--- Written exercise ---
Write out exactly the lines below that run from the one containing "add_neckband()" through the one containing "RANDOM = np.random.default_rng(7)", both included, with no other lines.

--- Working data ---
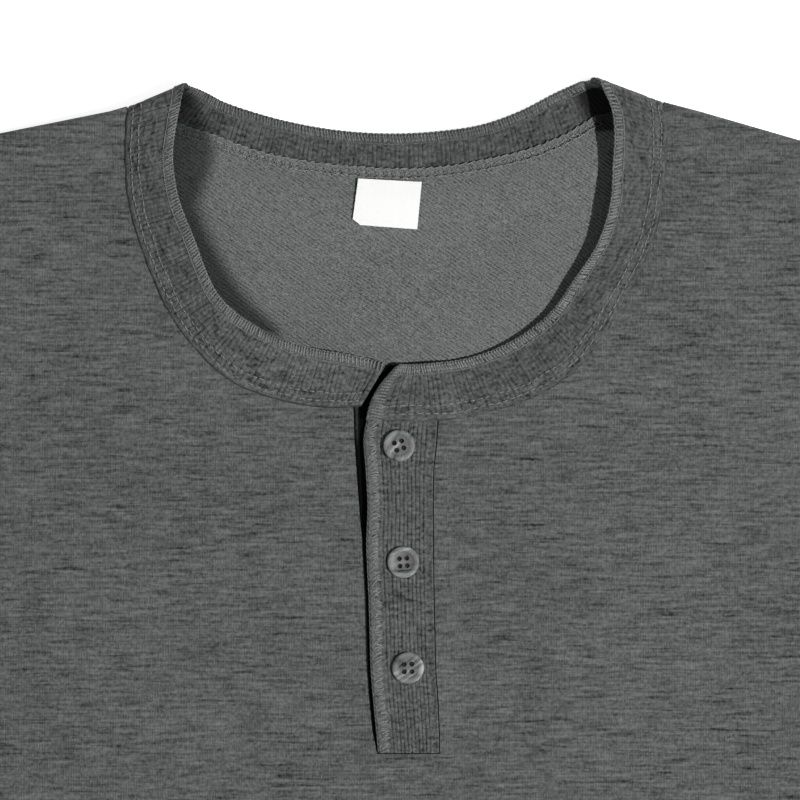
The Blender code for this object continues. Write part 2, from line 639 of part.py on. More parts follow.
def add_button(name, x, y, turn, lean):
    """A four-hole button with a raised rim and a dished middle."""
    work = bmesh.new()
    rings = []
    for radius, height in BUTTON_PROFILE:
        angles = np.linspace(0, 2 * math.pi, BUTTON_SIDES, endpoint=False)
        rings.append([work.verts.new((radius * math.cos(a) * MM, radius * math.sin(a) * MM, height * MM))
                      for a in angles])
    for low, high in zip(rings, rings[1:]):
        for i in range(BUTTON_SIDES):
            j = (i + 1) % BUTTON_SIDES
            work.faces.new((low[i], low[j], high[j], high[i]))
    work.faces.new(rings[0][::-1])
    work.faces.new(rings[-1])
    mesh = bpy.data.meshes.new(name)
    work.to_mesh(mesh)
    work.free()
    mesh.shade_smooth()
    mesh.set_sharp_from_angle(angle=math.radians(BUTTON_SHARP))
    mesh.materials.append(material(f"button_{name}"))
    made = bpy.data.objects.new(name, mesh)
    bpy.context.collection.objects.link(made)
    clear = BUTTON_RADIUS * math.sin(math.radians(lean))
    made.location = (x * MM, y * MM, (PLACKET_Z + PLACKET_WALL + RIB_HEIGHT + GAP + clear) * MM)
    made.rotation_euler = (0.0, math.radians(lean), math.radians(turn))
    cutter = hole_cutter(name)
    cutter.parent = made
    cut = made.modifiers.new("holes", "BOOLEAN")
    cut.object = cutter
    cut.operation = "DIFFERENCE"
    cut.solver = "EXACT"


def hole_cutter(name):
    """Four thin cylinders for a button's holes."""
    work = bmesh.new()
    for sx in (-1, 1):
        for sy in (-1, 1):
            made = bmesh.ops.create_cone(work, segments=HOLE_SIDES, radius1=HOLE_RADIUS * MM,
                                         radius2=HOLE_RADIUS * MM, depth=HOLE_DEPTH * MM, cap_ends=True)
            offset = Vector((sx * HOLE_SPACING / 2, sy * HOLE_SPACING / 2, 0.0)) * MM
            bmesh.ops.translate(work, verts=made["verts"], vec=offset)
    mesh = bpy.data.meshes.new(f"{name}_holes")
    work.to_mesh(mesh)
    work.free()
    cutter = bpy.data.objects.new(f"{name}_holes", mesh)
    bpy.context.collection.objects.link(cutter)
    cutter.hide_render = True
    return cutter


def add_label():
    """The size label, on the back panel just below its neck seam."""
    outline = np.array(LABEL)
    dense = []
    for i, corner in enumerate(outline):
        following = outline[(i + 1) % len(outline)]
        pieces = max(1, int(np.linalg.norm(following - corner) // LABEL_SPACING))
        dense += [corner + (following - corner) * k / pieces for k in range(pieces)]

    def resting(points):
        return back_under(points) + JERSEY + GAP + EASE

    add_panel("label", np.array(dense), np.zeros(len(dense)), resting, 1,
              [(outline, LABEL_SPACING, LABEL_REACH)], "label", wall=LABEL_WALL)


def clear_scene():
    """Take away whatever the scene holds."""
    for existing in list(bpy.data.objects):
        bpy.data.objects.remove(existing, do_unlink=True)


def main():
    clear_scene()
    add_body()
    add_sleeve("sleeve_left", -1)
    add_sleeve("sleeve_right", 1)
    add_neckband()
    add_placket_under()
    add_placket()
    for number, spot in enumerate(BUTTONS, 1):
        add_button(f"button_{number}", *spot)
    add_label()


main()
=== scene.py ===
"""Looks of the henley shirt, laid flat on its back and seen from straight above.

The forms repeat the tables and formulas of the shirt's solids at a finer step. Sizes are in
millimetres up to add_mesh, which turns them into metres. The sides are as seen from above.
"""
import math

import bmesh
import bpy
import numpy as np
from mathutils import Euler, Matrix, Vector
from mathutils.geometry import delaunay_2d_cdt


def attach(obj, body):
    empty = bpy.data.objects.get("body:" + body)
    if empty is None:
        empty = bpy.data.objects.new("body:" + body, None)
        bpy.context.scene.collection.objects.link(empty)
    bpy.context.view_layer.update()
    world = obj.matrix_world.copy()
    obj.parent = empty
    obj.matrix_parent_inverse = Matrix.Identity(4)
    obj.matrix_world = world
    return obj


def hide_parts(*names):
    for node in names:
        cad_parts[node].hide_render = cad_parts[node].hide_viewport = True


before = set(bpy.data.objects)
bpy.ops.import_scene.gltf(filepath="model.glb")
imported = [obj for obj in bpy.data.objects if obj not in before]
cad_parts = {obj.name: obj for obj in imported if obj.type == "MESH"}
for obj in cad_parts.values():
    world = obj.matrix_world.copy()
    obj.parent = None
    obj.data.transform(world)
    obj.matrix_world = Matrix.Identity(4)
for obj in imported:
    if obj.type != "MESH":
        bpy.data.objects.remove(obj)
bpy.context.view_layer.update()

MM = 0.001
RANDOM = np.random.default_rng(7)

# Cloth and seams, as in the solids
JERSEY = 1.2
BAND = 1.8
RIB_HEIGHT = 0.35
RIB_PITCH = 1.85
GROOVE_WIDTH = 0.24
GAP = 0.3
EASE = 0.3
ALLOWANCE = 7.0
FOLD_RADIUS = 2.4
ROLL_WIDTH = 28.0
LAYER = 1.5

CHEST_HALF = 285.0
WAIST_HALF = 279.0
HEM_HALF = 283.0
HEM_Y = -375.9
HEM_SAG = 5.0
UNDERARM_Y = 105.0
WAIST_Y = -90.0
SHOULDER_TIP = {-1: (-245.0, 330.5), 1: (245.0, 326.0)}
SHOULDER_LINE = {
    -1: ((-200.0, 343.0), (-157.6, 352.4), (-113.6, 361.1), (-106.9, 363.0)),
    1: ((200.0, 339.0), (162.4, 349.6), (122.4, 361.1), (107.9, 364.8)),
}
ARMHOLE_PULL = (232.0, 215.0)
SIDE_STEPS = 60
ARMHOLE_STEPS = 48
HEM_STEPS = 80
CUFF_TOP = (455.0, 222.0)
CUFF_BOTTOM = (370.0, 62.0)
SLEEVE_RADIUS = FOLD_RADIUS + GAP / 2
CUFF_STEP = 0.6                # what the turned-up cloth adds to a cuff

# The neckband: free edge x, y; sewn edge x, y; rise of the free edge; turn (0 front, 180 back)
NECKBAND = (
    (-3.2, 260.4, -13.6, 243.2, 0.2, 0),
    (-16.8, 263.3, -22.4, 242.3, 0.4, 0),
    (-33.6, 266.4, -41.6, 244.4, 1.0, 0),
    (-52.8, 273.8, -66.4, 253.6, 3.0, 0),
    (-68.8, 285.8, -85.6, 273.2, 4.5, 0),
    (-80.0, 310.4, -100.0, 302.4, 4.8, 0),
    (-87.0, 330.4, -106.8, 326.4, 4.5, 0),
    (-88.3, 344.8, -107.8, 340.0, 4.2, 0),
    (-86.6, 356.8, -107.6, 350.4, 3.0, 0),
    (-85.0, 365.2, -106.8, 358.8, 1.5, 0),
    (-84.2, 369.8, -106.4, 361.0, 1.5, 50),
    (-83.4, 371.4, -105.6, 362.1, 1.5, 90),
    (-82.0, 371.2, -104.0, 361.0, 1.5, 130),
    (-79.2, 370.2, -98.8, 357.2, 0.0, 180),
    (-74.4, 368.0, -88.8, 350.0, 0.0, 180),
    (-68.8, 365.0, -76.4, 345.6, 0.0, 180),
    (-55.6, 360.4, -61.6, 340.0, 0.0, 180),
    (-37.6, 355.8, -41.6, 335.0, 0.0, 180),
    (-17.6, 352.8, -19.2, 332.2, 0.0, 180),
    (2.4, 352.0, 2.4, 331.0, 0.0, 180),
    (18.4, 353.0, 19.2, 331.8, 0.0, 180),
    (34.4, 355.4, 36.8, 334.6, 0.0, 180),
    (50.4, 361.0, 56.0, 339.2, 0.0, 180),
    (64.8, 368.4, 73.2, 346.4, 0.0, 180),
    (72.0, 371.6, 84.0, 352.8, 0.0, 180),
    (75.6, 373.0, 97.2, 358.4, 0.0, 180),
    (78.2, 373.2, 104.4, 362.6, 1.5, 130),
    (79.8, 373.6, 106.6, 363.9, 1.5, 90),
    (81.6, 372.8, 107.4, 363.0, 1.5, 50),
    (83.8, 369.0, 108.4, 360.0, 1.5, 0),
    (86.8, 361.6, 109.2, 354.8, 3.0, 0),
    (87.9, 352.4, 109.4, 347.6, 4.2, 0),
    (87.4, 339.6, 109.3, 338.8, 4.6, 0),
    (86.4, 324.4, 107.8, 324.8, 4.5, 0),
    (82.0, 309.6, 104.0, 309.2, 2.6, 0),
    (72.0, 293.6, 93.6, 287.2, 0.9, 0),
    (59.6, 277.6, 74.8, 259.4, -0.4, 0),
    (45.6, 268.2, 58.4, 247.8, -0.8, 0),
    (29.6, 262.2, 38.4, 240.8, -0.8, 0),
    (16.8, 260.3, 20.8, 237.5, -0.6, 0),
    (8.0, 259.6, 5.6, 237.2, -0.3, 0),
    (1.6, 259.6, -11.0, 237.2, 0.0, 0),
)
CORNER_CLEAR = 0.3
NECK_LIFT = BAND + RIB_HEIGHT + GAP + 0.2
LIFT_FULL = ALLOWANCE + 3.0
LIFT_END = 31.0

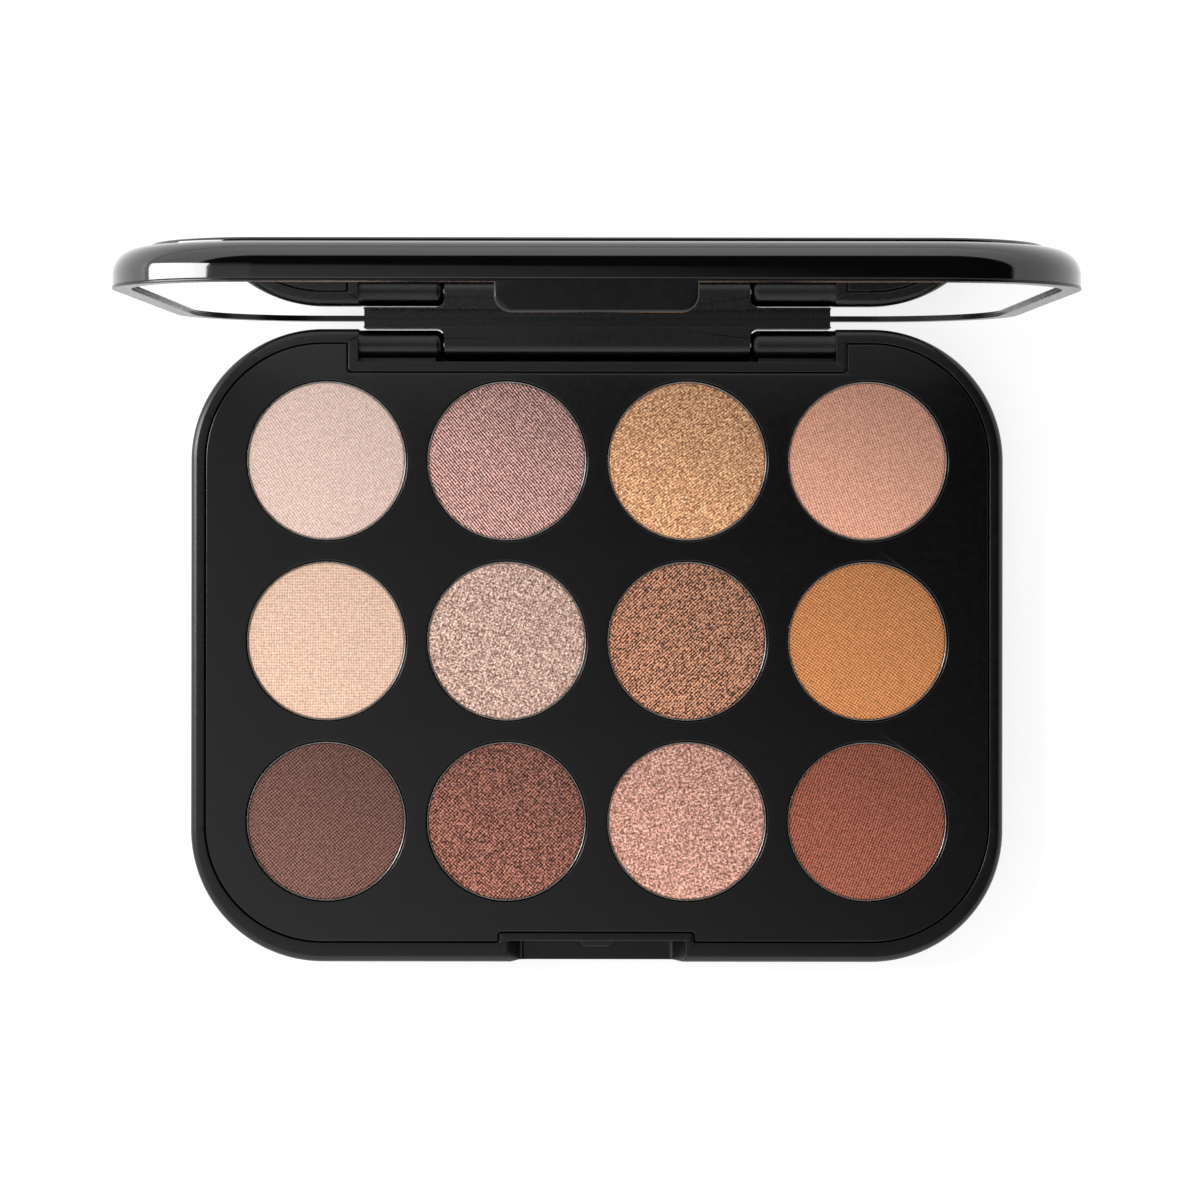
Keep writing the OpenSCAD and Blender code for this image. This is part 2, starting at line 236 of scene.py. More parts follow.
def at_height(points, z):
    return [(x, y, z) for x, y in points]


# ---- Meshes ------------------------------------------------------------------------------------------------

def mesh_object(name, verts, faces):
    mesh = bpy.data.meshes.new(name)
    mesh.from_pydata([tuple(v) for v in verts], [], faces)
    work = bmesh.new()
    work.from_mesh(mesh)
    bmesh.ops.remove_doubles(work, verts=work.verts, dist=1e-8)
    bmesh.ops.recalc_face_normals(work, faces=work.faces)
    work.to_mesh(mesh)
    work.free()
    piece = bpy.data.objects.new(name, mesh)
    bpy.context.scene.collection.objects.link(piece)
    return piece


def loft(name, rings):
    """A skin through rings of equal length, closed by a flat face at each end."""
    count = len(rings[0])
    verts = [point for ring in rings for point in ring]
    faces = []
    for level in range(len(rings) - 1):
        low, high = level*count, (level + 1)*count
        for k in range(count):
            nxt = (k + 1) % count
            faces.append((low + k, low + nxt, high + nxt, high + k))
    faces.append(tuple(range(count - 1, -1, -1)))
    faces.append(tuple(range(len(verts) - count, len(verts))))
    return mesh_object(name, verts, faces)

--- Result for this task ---
    add_neckband()
    add_placket_under()
    add_placket()
    for number, spot in enumerate(BUTTONS, 1):
        add_button(f"button_{number}", *spot)
    add_label()


main()
=== scene.py ===
"""Looks of the henley shirt, laid flat on its back and seen from straight above.

The forms repeat the tables and formulas of the shirt's solids at a finer step. Sizes are in
millimetres up to add_mesh, which turns them into metres. The sides are as seen from above.
"""
import math

import bmesh
import bpy
import numpy as np
from mathutils import Euler, Matrix, Vector
from mathutils.geometry import delaunay_2d_cdt


def attach(obj, body):
    empty = bpy.data.objects.get("body:" + body)
    if empty is None:
        empty = bpy.data.objects.new("body:" + body, None)
        bpy.context.scene.collection.objects.link(empty)
    bpy.context.view_layer.update()
    world = obj.matrix_world.copy()
    obj.parent = empty
    obj.matrix_parent_inverse = Matrix.Identity(4)
    obj.matrix_world = world
    return obj


def hide_parts(*names):
    for node in names:
        cad_parts[node].hide_render = cad_parts[node].hide_viewport = True


before = set(bpy.data.objects)
bpy.ops.import_scene.gltf(filepath="model.glb")
imported = [obj for obj in bpy.data.objects if obj not in before]
cad_parts = {obj.name: obj for obj in imported if obj.type == "MESH"}
for obj in cad_parts.values():
    world = obj.matrix_world.copy()
    obj.parent = None
    obj.data.transform(world)
    obj.matrix_world = Matrix.Identity(4)
for obj in imported:
    if obj.type != "MESH":
        bpy.data.objects.remove(obj)
bpy.context.view_layer.update()

MM = 0.001
RANDOM = np.random.default_rng(7)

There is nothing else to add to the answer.